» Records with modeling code
● ● ● ●
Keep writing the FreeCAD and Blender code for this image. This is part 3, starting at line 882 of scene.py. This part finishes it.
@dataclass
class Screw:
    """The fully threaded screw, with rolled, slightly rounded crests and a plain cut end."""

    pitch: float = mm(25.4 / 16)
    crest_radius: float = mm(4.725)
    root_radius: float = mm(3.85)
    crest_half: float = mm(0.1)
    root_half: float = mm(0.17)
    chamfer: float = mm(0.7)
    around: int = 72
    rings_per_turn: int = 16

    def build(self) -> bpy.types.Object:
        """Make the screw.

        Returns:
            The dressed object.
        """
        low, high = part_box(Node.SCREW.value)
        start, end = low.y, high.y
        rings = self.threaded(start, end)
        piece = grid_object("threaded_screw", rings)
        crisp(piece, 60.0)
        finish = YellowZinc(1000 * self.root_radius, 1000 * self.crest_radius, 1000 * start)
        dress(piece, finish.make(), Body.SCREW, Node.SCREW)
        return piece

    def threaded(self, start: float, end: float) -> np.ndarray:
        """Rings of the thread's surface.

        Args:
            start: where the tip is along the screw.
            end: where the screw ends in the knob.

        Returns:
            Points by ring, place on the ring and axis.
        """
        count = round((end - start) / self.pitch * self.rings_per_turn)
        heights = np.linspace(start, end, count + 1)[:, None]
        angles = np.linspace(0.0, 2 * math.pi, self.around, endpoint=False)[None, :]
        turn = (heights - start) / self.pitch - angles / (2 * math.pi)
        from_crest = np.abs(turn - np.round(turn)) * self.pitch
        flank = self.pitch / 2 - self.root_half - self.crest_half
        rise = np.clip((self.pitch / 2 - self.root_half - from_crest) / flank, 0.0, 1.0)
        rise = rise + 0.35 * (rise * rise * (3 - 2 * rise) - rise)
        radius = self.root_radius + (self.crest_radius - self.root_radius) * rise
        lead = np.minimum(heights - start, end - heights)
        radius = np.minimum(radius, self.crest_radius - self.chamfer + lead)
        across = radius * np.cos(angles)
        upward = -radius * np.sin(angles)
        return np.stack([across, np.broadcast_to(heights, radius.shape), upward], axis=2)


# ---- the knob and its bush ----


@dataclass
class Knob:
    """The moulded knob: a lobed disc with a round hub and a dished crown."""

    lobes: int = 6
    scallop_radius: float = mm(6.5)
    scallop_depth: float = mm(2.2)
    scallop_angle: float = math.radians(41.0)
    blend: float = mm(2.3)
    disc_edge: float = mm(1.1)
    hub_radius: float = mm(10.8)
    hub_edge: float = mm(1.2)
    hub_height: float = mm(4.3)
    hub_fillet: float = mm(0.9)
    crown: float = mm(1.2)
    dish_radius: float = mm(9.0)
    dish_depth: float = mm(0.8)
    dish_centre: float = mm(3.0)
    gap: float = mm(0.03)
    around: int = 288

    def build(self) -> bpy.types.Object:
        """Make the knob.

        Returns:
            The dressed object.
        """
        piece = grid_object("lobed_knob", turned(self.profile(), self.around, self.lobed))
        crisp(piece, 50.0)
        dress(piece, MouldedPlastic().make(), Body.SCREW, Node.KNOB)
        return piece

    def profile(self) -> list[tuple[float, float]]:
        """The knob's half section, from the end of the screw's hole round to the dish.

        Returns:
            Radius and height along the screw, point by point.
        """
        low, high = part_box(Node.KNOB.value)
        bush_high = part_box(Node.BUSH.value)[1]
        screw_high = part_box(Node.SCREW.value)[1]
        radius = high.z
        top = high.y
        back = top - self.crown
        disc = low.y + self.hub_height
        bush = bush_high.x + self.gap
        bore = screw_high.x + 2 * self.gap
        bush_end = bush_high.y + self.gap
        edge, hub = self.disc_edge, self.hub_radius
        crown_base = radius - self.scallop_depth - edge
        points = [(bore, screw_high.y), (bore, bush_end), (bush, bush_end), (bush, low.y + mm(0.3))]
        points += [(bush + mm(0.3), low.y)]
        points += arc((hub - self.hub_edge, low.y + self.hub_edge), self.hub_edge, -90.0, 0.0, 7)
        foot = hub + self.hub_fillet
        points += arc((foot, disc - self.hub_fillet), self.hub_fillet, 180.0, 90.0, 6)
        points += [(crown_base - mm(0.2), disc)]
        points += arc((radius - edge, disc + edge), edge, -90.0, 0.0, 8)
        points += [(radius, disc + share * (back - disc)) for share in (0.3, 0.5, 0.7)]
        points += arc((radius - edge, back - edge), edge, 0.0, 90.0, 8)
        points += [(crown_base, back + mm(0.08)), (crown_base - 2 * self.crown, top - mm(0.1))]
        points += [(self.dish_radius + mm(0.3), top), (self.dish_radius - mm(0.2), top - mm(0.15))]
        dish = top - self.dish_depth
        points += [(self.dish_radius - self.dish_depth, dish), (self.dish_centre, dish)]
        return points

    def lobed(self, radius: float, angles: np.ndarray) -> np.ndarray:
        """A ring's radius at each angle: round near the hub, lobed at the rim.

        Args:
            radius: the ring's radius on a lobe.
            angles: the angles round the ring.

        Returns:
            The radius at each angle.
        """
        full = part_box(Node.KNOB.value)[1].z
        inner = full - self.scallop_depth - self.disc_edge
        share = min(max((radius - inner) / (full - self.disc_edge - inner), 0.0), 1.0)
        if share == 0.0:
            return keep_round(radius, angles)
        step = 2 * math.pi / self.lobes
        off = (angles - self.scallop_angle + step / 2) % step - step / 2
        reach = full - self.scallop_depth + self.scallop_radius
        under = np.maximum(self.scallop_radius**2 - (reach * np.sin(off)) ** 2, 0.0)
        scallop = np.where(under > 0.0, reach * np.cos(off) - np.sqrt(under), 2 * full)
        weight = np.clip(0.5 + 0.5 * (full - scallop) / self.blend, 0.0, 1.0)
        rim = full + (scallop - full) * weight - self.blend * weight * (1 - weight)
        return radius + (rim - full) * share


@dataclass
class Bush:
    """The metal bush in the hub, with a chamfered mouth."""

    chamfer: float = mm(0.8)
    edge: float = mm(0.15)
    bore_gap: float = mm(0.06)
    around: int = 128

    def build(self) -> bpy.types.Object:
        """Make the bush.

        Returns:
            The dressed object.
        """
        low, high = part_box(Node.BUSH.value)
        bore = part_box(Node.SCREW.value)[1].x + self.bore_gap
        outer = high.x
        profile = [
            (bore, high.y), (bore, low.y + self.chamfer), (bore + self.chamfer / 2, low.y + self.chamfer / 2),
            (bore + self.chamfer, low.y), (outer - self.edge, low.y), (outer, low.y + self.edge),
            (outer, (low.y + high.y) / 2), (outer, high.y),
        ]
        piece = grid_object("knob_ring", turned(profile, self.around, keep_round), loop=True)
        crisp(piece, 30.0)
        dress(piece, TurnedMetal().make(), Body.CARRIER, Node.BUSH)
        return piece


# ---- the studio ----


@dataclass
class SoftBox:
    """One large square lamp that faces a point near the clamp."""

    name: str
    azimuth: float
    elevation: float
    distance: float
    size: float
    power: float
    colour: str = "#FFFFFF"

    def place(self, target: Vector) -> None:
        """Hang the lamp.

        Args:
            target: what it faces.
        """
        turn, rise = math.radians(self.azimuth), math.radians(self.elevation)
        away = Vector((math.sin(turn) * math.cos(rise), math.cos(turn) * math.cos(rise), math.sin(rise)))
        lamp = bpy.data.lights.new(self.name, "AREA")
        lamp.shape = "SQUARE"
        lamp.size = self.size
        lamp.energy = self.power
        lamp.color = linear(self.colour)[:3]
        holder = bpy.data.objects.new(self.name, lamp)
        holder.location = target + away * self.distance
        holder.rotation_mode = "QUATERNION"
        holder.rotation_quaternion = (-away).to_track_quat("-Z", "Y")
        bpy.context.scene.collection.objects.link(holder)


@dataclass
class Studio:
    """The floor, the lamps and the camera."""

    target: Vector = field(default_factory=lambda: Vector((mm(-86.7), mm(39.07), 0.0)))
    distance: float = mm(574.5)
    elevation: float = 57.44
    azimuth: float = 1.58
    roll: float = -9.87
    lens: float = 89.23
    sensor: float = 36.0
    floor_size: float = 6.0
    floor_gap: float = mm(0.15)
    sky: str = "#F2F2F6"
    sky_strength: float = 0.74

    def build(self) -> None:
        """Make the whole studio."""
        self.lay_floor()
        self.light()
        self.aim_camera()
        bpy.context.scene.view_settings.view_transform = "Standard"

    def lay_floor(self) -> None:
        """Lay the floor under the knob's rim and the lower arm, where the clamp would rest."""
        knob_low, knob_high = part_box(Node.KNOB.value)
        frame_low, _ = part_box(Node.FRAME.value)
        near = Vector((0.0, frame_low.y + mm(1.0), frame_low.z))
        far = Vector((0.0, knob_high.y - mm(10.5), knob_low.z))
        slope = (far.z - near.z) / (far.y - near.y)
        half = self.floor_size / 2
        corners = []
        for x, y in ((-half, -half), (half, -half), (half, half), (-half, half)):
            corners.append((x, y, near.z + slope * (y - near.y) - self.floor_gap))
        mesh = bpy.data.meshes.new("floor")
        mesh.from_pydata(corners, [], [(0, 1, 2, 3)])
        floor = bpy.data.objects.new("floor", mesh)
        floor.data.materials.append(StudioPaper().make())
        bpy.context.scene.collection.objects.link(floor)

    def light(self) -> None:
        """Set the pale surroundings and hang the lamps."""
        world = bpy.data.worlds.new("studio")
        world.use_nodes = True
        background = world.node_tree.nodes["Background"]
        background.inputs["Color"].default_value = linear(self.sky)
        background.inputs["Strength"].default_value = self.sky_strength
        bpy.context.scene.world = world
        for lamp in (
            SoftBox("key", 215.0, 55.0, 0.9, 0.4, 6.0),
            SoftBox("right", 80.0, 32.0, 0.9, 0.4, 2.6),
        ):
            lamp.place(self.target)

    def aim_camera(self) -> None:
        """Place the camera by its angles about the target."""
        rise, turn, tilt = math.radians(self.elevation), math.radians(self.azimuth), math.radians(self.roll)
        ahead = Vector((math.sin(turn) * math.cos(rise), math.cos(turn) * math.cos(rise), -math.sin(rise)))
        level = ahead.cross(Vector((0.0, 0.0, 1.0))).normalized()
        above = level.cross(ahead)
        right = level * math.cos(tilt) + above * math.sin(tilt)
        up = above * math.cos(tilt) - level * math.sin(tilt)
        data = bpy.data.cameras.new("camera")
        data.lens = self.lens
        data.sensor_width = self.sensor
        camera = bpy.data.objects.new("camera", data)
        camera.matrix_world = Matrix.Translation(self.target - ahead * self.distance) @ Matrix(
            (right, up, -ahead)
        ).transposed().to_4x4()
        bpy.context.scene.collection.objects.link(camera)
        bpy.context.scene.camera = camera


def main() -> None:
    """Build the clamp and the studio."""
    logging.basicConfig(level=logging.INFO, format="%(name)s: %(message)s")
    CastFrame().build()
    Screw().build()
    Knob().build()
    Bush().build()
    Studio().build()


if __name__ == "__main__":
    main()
● ● ● ●
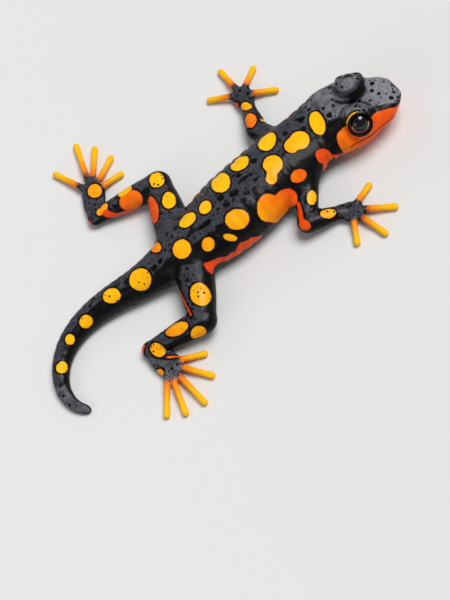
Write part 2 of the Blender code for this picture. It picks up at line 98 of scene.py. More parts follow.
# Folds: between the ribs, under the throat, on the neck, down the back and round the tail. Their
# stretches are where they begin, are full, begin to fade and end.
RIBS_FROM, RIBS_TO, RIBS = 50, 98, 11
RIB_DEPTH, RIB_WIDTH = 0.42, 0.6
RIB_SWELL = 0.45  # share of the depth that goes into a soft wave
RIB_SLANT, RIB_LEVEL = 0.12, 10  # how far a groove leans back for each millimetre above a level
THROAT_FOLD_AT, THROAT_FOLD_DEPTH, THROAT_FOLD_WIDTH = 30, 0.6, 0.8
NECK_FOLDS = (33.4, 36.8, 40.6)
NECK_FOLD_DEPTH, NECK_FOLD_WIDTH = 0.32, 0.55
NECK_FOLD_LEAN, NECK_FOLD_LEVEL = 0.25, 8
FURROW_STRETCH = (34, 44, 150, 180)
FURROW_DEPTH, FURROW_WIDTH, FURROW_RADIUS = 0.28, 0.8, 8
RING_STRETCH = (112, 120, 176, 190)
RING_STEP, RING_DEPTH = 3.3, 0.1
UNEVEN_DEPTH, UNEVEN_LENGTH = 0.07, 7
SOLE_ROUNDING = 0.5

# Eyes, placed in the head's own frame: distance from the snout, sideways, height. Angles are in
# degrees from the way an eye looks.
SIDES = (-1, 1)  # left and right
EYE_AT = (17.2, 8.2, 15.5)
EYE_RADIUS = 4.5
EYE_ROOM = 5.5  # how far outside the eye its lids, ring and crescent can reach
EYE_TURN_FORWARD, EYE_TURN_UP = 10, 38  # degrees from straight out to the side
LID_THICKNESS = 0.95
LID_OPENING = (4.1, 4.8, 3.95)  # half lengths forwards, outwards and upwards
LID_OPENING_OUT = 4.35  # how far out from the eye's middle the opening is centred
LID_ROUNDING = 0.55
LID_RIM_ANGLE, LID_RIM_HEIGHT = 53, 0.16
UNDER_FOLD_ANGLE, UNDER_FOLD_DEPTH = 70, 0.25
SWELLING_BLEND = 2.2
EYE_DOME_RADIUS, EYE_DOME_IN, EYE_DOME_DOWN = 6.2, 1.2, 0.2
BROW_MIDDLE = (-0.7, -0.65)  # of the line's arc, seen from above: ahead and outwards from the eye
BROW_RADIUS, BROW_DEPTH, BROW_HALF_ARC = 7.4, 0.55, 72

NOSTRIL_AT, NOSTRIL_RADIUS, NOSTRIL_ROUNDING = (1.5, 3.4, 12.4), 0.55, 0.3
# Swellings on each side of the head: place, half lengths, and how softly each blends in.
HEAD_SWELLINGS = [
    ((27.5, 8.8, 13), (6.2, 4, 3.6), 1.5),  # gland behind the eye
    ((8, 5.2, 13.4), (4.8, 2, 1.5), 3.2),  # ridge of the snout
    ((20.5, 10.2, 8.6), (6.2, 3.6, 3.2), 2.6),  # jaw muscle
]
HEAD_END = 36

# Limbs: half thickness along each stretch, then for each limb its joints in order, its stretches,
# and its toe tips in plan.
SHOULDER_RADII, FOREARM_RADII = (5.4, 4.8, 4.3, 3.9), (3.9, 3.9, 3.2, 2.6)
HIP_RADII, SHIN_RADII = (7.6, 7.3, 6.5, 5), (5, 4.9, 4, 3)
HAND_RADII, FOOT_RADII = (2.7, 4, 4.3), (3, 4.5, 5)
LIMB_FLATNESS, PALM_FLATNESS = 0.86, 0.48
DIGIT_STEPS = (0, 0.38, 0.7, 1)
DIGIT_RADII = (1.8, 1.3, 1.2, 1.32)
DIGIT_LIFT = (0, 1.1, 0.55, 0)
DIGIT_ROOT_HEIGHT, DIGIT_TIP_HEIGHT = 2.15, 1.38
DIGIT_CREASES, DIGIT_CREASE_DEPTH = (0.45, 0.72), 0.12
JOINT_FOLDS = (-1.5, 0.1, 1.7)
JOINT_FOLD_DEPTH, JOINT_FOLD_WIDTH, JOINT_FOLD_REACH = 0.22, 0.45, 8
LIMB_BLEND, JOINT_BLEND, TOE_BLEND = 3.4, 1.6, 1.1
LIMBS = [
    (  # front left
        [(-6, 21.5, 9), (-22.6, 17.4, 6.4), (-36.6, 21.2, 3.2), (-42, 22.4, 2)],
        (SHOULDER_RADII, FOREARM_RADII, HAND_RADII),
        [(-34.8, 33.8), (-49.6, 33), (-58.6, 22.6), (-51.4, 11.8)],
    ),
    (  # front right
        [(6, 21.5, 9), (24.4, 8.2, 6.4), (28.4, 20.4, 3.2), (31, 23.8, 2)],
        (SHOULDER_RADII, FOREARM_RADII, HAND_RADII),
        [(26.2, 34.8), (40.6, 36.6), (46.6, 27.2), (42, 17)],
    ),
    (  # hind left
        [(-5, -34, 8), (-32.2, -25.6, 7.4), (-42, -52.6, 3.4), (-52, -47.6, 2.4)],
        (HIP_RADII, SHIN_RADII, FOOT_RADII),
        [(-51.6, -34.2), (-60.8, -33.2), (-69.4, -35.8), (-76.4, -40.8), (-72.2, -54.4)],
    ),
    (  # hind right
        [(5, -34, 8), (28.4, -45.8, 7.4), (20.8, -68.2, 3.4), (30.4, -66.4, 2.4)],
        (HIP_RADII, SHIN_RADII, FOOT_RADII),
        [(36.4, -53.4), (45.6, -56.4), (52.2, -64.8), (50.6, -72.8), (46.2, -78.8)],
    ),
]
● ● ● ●
» WHAT NEEDS TO BE DONE
Copy out each line of the records where the string "this" appears.

» CORRECT ANSWER
Keep writing the FreeCAD and Blender code for this image. This is part 3, starting at line 882 of scene.py. This part finishes it.
Write part 2 of the Blender code for this picture. It picks up at line 98 of scene.py. More parts follow.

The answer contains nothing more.